## Given information
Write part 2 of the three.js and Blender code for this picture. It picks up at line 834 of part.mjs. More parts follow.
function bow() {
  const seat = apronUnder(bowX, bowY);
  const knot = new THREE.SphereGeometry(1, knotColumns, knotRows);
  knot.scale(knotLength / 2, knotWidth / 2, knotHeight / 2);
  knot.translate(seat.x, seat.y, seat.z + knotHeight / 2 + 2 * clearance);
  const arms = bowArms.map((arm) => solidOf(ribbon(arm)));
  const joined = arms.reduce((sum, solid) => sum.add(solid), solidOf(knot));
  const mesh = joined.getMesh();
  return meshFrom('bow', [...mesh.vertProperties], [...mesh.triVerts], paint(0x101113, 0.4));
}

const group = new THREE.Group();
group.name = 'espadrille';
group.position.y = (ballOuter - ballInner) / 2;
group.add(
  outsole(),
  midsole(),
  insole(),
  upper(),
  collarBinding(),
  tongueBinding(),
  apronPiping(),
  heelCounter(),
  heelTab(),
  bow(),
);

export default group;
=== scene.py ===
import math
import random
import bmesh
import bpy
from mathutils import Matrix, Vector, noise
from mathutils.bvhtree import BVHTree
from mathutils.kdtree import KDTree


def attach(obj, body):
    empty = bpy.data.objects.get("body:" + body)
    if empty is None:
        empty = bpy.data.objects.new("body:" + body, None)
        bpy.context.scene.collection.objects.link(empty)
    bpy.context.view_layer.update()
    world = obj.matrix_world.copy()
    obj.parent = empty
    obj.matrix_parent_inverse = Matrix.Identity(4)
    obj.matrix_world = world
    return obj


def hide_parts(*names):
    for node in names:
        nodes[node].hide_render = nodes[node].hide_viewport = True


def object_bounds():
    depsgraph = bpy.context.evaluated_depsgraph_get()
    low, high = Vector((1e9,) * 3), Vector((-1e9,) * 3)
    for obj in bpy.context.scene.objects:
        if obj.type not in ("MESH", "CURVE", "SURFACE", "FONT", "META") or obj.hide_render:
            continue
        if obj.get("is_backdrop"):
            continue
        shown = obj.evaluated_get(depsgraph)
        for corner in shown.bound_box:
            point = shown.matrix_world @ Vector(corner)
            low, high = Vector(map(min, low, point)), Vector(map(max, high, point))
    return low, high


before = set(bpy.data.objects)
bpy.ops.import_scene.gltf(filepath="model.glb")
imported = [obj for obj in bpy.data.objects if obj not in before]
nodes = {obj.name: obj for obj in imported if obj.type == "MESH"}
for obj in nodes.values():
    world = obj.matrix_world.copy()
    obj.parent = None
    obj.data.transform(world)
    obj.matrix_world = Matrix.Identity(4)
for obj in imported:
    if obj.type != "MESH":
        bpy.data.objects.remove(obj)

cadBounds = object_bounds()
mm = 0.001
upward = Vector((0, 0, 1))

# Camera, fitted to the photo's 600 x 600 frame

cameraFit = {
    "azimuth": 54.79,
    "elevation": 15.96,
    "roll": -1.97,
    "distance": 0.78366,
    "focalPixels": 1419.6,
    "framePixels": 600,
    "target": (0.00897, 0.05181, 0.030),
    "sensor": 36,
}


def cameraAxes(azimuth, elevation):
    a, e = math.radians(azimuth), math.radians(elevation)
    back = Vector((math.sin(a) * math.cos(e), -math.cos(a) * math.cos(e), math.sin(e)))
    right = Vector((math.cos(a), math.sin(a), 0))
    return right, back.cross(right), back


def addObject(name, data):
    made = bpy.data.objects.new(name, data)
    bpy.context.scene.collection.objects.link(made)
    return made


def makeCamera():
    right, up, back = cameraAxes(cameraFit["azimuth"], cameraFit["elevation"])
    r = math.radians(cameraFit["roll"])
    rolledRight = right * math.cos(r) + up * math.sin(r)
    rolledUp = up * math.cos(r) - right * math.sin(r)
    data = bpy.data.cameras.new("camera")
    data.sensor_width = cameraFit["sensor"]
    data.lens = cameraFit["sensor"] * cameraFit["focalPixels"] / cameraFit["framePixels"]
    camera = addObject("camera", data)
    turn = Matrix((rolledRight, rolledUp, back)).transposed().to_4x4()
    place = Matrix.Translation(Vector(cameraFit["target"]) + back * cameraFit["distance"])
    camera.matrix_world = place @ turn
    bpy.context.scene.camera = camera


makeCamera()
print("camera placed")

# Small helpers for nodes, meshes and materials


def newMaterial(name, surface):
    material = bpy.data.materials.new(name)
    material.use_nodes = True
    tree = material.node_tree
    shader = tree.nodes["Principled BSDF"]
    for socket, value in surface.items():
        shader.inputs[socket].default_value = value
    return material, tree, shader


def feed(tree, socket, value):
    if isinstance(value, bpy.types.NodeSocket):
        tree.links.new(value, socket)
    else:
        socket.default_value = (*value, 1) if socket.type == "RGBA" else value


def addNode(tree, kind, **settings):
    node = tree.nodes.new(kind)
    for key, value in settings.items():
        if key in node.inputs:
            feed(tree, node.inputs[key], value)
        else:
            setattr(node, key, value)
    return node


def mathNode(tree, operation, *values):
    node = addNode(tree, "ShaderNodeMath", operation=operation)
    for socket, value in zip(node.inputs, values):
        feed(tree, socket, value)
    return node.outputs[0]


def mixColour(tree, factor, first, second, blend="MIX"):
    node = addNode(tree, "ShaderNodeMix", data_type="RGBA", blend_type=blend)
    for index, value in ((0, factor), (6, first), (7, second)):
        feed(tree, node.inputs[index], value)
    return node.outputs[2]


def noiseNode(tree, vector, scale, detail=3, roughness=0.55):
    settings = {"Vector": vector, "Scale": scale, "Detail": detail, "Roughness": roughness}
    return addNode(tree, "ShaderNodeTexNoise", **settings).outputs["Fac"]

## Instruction
Please repeat the listing above in full and exactly.

## The answer
Write part 2 of the three.js and Blender code for this picture. It picks up at line 834 of part.mjs. More parts follow.
function bow() {
  const seat = apronUnder(bowX, bowY);
  const knot = new THREE.SphereGeometry(1, knotColumns, knotRows);
  knot.scale(knotLength / 2, knotWidth / 2, knotHeight / 2);
  knot.translate(seat.x, seat.y, seat.z + knotHeight / 2 + 2 * clearance);
  const arms = bowArms.map((arm) => solidOf(ribbon(arm)));
  const joined = arms.reduce((sum, solid) => sum.add(solid), solidOf(knot));
  const mesh = joined.getMesh();
  return meshFrom('bow', [...mesh.vertProperties], [...mesh.triVerts], paint(0x101113, 0.4));
}

const group = new THREE.Group();
group.name = 'espadrille';
group.position.y = (ballOuter - ballInner) / 2;
group.add(
  outsole(),
  midsole(),
  insole(),
  upper(),
  collarBinding(),
  tongueBinding(),
  apronPiping(),
  heelCounter(),
  heelTab(),
  bow(),
);

export default group;
=== scene.py ===
import math
import random
import bmesh
import bpy
from mathutils import Matrix, Vector, noise
from mathutils.bvhtree import BVHTree
from mathutils.kdtree import KDTree


def attach(obj, body):
    empty = bpy.data.objects.get("body:" + body)
    if empty is None:
        empty = bpy.data.objects.new("body:" + body, None)
        bpy.context.scene.collection.objects.link(empty)
    bpy.context.view_layer.update()
    world = obj.matrix_world.copy()
    obj.parent = empty
    obj.matrix_parent_inverse = Matrix.Identity(4)
    obj.matrix_world = world
    return obj


def hide_parts(*names):
    for node in names:
        nodes[node].hide_render = nodes[node].hide_viewport = True


def object_bounds():
    depsgraph = bpy.context.evaluated_depsgraph_get()
    low, high = Vector((1e9,) * 3), Vector((-1e9,) * 3)
    for obj in bpy.context.scene.objects:
        if obj.type not in ("MESH", "CURVE", "SURFACE", "FONT", "META") or obj.hide_render:
            continue
        if obj.get("is_backdrop"):
            continue
        shown = obj.evaluated_get(depsgraph)
        for corner in shown.bound_box:
            point = shown.matrix_world @ Vector(corner)
            low, high = Vector(map(min, low, point)), Vector(map(max, high, point))
    return low, high


before = set(bpy.data.objects)
bpy.ops.import_scene.gltf(filepath="model.glb")
imported = [obj for obj in bpy.data.objects if obj not in before]
nodes = {obj.name: obj for obj in imported if obj.type == "MESH"}
for obj in nodes.values():
    world = obj.matrix_world.copy()
    obj.parent = None
    obj.data.transform(world)
    obj.matrix_world = Matrix.Identity(4)
for obj in imported:
    if obj.type != "MESH":
        bpy.data.objects.remove(obj)

cadBounds = object_bounds()
mm = 0.001
upward = Vector((0, 0, 1))

# Camera, fitted to the photo's 600 x 600 frame

cameraFit = {
    "azimuth": 54.79,
    "elevation": 15.96,
    "roll": -1.97,
    "distance": 0.78366,
    "focalPixels": 1419.6,
    "framePixels": 600,
    "target": (0.00897, 0.05181, 0.030),
    "sensor": 36,
}


def cameraAxes(azimuth, elevation):
    a, e = math.radians(azimuth), math.radians(elevation)
    back = Vector((math.sin(a) * math.cos(e), -math.cos(a) * math.cos(e), math.sin(e)))
    right = Vector((math.cos(a), math.sin(a), 0))
    return right, back.cross(right), back


def addObject(name, data):
    made = bpy.data.objects.new(name, data)
    bpy.context.scene.collection.objects.link(made)
    return made


def makeCamera():
    right, up, back = cameraAxes(cameraFit["azimuth"], cameraFit["elevation"])
    r = math.radians(cameraFit["roll"])
    rolledRight = right * math.cos(r) + up * math.sin(r)
    rolledUp = up * math.cos(r) - right * math.sin(r)
    data = bpy.data.cameras.new("camera")
    data.sensor_width = cameraFit["sensor"]
    data.lens = cameraFit["sensor"] * cameraFit["focalPixels"] / cameraFit["framePixels"]
    camera = addObject("camera", data)
    turn = Matrix((rolledRight, rolledUp, back)).transposed().to_4x4()
    place = Matrix.Translation(Vector(cameraFit["target"]) + back * cameraFit["distance"])
    camera.matrix_world = place @ turn
    bpy.context.scene.camera = camera


makeCamera()
print("camera placed")

# Small helpers for nodes, meshes and materials


def newMaterial(name, surface):
    material = bpy.data.materials.new(name)
    material.use_nodes = True
    tree = material.node_tree
    shader = tree.nodes["Principled BSDF"]
    for socket, value in surface.items():
        shader.inputs[socket].default_value = value
    return material, tree, shader


def feed(tree, socket, value):
    if isinstance(value, bpy.types.NodeSocket):
        tree.links.new(value, socket)
    else:
        socket.default_value = (*value, 1) if socket.type == "RGBA" else value


def addNode(tree, kind, **settings):
    node = tree.nodes.new(kind)
    for key, value in settings.items():
        if key in node.inputs:
            feed(tree, node.inputs[key], value)
        else:
            setattr(node, key, value)
    return node


def mathNode(tree, operation, *values):
    node = addNode(tree, "ShaderNodeMath", operation=operation)
    for socket, value in zip(node.inputs, values):
        feed(tree, socket, value)
    return node.outputs[0]


def mixColour(tree, factor, first, second, blend="MIX"):
    node = addNode(tree, "ShaderNodeMix", data_type="RGBA", blend_type=blend)
    for index, value in ((0, factor), (6, first), (7, second)):
        feed(tree, node.inputs[index], value)
    return node.outputs[2]


def noiseNode(tree, vector, scale, detail=3, roughness=0.55):
    settings = {"Vector": vector, "Scale": scale, "Detail": detail, "Roughness": roughness}
    return addNode(tree, "ShaderNodeTexNoise", **settings).outputs["Fac"]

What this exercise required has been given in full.